Like many of the other reviewers, I read this in middle school. It remains one of my favorite books. It has a message I feel that we all need to hear and in a sea of fantasy novels, the story still stands out to me. This is one to read.
This book was one of my favorites as a kid and it's still a great story. It's a young adult book that I think most adults should read. Plus, it's a bonus that I'm from the Pacific Northwest and the story is based in Oregon. This is one of those books that can transport you to another place in time.
This was a book from my youth that got me into reading fantasy. Part of my 4.5 stars rating is nostalgia, but I do think it deserves it in its own right as well. Simple enough for someone 10-12 to read, but robust enough an adult could find joy in reading it.

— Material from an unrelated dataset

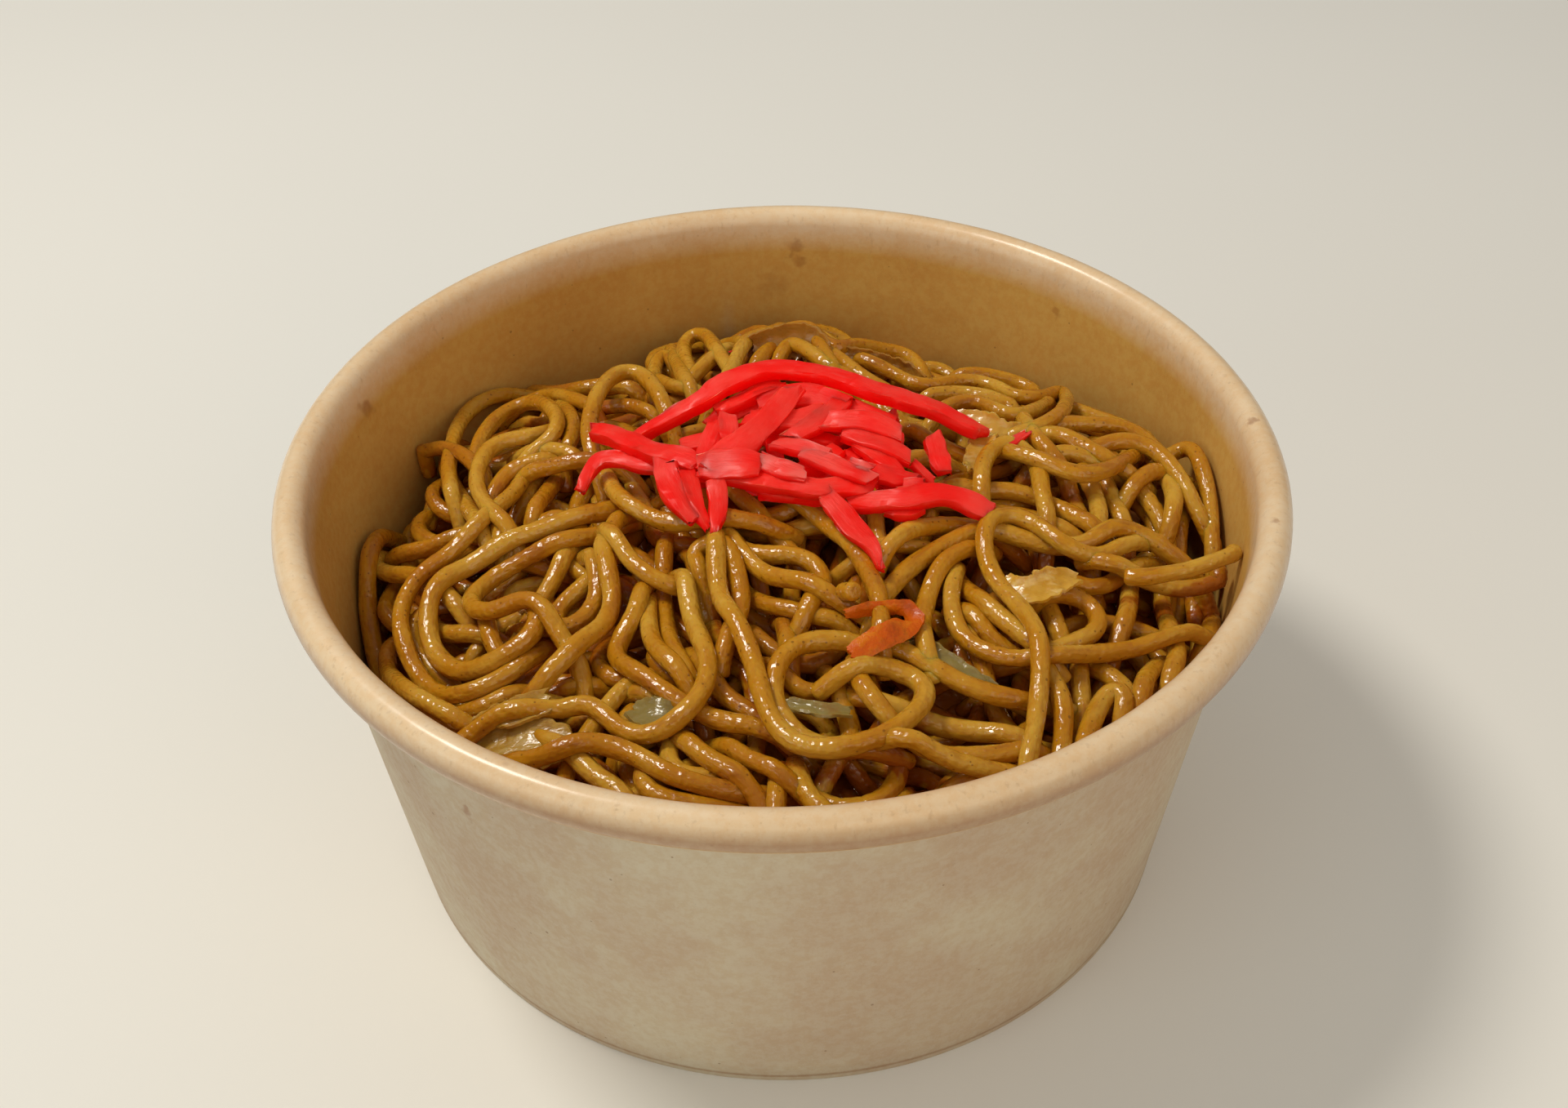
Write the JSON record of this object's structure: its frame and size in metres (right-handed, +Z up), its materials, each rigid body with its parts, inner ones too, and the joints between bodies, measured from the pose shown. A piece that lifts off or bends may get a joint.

Not my favorite book. However I do realize this a young adult book from the 90s. I have a feeling I would have enjoyed it more when I was growing up. The ending left me with a few unanswered questions. Oh well maybe ya fantasy is not my cup of tea.
Wasn't quiteeeee as good as my middle school mind remembered it being, but it may be because this is book 2 of something I didn't know was a series. Still I enjoyed the world and my brief stay in it. Glad to revisit, probably wouldn't revisit again.